With Kyle Pitts now left in a tight end room filled with undrafted free agents, I wouldn't expect his usage in Atlanta to disappear anytime soon. The uptick we could reasonably give him heading into his sophomore year is somewhat negated by the downgrade in quarterback from Matt Ryan to Marcus Mariota. Mariota has experience throwing the ball to talented tight ends in his past (Jonnu Smith, Delanie Walker, former Hurst teammate Darren Waller). Still, this offense is very likely to struggle, particularly after the Calvin Ridley suspension. I don't see Hurst leaving Atlanta to have a significant impact on Pitts.

Filling A Need (Again)

The Cincinnati Bengals were tied to former Minnesota Vikings tight end Tyler Conklin, as well as a possible re-signing of C.J. Uzomah. Thus, when both options headed to the New York Jets as free agents, the AFC Champions had to turn elsewhere. As we saw last season, it is imperative for this offense to work the seams, maintain a presence in the red zone, and present an option underneath while Ja’Marr Chase and Tee Higgins threaten the defense deep. Whoever came into fill that role for Uzomah was going to be immediately intriguing from a fantasy perspective, at the very least as a streaming option.

In the three years since head coach Zac Taylor and offensive coordinator Brian Callahan joined the Bengals, it has been a priority to run the passing offense through the wide receivers. Hayden Hurst likely landed in the best possible scenario, though it isn’t likely that he will be “getting there” on target share alone. The tight end position will spend a lot of time looking up at Chase, Higgins, Tyler Boyd, and, at times, Joe Mixon.

Cincinnati Bengals TE + WR Target Share '19-'21
Year TE Target% League-Wide Rank WR Target% League-Wide Rank
2019 19.1% 18th 65.90% 4th
2020 13.0% 28th 69.00% 5th
2021 15.3% 28th 66.30% 3rd

The good news —and something I’m sure comes as a relief for Hurst— is that the competition from within the tight end room is slim, if not non-existent. Drew Sample has done hilariously little on an NFL football field since being drafted in the second round of 2019, operating almost exclusively as an inline run blocker and taking 57 of his 824 (7%) 2021 snaps at slot or wide receiver. For comparison’s sake, Kyle Pitts took 523 of his 772 (68%) of his snaps last year as a slot or wide receiver.

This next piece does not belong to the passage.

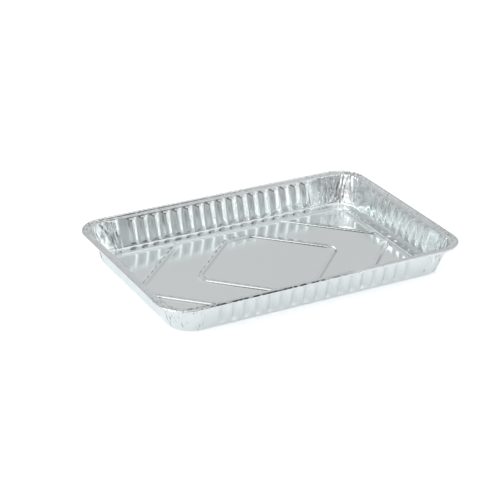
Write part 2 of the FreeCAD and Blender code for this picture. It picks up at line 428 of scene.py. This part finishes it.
def makeTray():
    rows = sectionRows()
    stations = makeStations()
    bm = bmesh.new()
    stationLayer = bm.verts.layers.int.new("station")
    rowLayer = bm.verts.layers.int.new("row")
    crumpleLayer = bm.verts.layers.float.new("crumple")
    # strength of the painted shade along the front hem
    hemShadeLayer = bm.verts.layers.float.new("hemShade")
    ring = bmesh.ops.create_circle(bm, segments=len(stations), radius=1)["verts"]
    ring.sort(key=lambda v: math.atan2(v.co.y, v.co.x))
    for k, vert in enumerate(ring):
        vert[stationLayer] = k
    edges = list(bm.edges)
    for k in range(1, len(rows)):
        grown = bmesh.ops.extrude_edge_only(bm, edges=edges)["geom"]
        edges = [g for g in grown if isinstance(g, bmesh.types.BMEdge)]
        for vert in grown:
            if isinstance(vert, bmesh.types.BMVert):
                vert[rowLayer] = k
    print("walls extruded:", len(bm.verts), "points")

    for vert in bm.verts:
        row, station = vert[rowLayer], stations[vert[stationLayer]]
        out, z = rows[row]
        place, outward = stationPlace(station, out, z)
        if row <= wallLast:
            weight = cornerWeight(station)
            inward = (Vector((0, 0, lean)) - outward).normalized()
            place += inward * wallLift(station, row, place, z, outward, weight)
            least = creases["footLeast"] * wallShare(outward) if row <= wallFirst else 0
            vert[crumpleLayer] = max(weight, least)
        else:
            near = eased(1 - abs(station["fromCorner"]) / creases["rimReach"])
            vert[crumpleLayer] = creases["rimLeast"] + (1 - creases["rimLeast"]) * near
            vert[hemShadeLayer] = hemShadeShare(row - len(rows) + sheet["rollRows"], place)
            if row > wallLast + creases["rimStart"]:
                place.z += rimDent(place, near)
        vert.co = place
    return bm


beads = {
    "halfWidth": 3.7 * mm,
    "softness": 0.22,             # share of a flank that is rounded at each end
    "borderHeight": 1.3 * mm,
    "borderInset": 12.4 * mm,
    "borderCornerRadius": 12 * mm,
    "latticeHeight": 0.93 * mm,   # the six-sided bead and the slanting ones
    "hexagonEndGap": 55 * mm,
    "hexagonSideGap": 19.25 * mm,
    "hexagonFlat": 27 * mm,
    "hexagonBend": 12 * mm,
    "slantEnd": 9.5 * mm,
}
borderX = footHalfX - beads["borderInset"]
borderY = footHalfY - beads["borderInset"]
pointX = borderX - beads["hexagonEndGap"]
flatX = beads["hexagonFlat"] / 2
flatY = borderY - beads["hexagonSideGap"]
slantStartX = borderX - (borderY - beads["slantEnd"]) * (pointX - flatX) / flatY


def segmentGap(x, y, start, end):
    dx, dy = end[0] - start[0], end[1] - start[1]
    share = clamp(((x - start[0]) * dx + (y - start[1]) * dy) / (dx * dx + dy * dy))
    return math.hypot(x - start[0] - dx * share, y - start[1] - dy * share)


def borderGap(x, y):
    radius = beads["borderCornerRadius"]
    pastX, pastY = abs(x) - borderX + radius, abs(y) - borderY + radius
    outside = math.hypot(max(pastX, 0), max(pastY, 0))
    return abs(outside + min(max(pastX, pastY), 0) - radius)


def hexagonGap(x, y):
    # the six-sided line with its corners rounded: the smaller six-sided shape, grown by the bend
    x, y = abs(x), abs(y)
    bend = beads["hexagonBend"]
    slope = math.atan2(flatY, pointX - flatX)
    innerPoint = pointX - bend / math.sin(slope)
    innerY = flatY - bend
    innerFlat = innerPoint - innerY / math.tan(slope)
    if (x - innerPoint) * math.sin(slope) + y * math.cos(slope) < 0 and y < innerY:
        return bend
    gap = min(segmentGap(x, y, (innerPoint, 0), (innerFlat, innerY)),
              segmentGap(x, y, (innerFlat, innerY), (0, innerY)))
    return abs(gap - bend)


def slantGap(x, y):
    return segmentGap(abs(x), abs(y), (slantStartX, borderY), (borderX, beads["slantEnd"]))


def beadGap(x, y):
    return min(borderGap(x, y), hexagonGap(x, y), slantGap(x, y))


def beadRise(gap):
    # ridge with straight flanks, 1 in the middle and 0 from one half-width out
    return ramp(1 - gap / beads["halfWidth"], beads["softness"])


def floorHeight(x, y):
    border = beads["borderHeight"] * beadRise(borderGap(x, y))
    lattice = beads["latticeHeight"] * beadRise(min(hexagonGap(x, y), slantGap(x, y)))
    return max(border, lattice)


floorGrid = {
    "edge": 6 * mm,               # the grid stops this far inside the foot
    "spacing": 3.2 * mm,
    "beadMargin": 0.2 * mm,       # finer faces reach this far past a bead
    "cuts": 2,
    "finestBelow": 1.3 * mm,
    "waveHeight": 0.10 * mm,
    "waveScale": (14, 22),
    "waveSeed": 3,
    "waveEdge": 20 * mm,          # the floor is flatter this near its edge
    "crumpled": 12 * mm,          # how far the crumpling of the foot reaches into the floor
}
floorX = footHalfX - floorGrid["edge"]
floorY = footHalfY - floorGrid["edge"]
beadBand = beads["halfWidth"] + floorGrid["beadMargin"]


def edgeMiddle(edge):
    return (edge.verts[0].co + edge.verts[1].co) / 2


def onMirroringBead(edge):
    # the slanting lines at the back left mirror the ribs of the back wall, so they get the finest faces
    middle = edgeMiddle(edge)
    if middle.z > touching or middle.x > 0 or middle.y < 0 or edge.calc_length() > floorGrid["finestBelow"]:
        return False
    if middle.y < borderY - beadBand and slantGap(middle.x, middle.y) < beads["halfWidth"]:
        return True
    return middle.y < flatY and hexagonGap(middle.x, middle.y) < beads["halfWidth"]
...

From watching Hurst’s introductory press conference, it's clear that he is excited to get out of Pitts’ shadow and prove why he was once the 25th overall pick. When asked by a reporter, “Are you surprised by how frustrating your NFL experience has been to this point?” Hurst responded, “It’s annoying, to be honest with you.”. He mentioned that “the Atlanta thing didn’t really turn out the way I was told it was going to…”. He’s working with a chip on his shoulder, and you do love to see it.

Target rate issues aside, Hayden Hurst is going to one of maybe a handful of would-be teams in which he will be given an opportunity to seize a role and earn himself a lucrative contract with a fourth NFL team if the Bengals don’t end up trying to lock him in for longer than their current one-year deal. Given what Conklin (three-year, $21m) and Uzomah (three-year, $24m) earned in free agency, it honestly looks like Cincinnati lucked into acquiring a very similar skillset with Hurst for a fraction of the price (one-year, $3.5m).

Bottom Line

In fantasy terms, this is a marriage that makes a lot of sense for both tight end and offensive collectively. Let’s hope for Hayden Hurst’s sake that the Bengals aren’t going to spend a premium draft pick on the position.

  • C.J. Uzomah proved last year that this offense can provide boom-bust potential by earning the overall TE2 designation between Weeks 4-7.
  • The offense shouldn’t lose a step with Hurst sliding into Uzomah’s role; I wouldn’t consider this a downgrade for anyone on the offense, least of all Joe Burrow.
  • His current 4for4 ranking is TE24, but the current Underdog ADP indicates that the draft crowd is slow to react to the signing, showing that he is going somewhere in the TE40s. Considering the possibility for blow-up weeks in a high-powered offense, I would suggest you keep him on your radar in later rounds.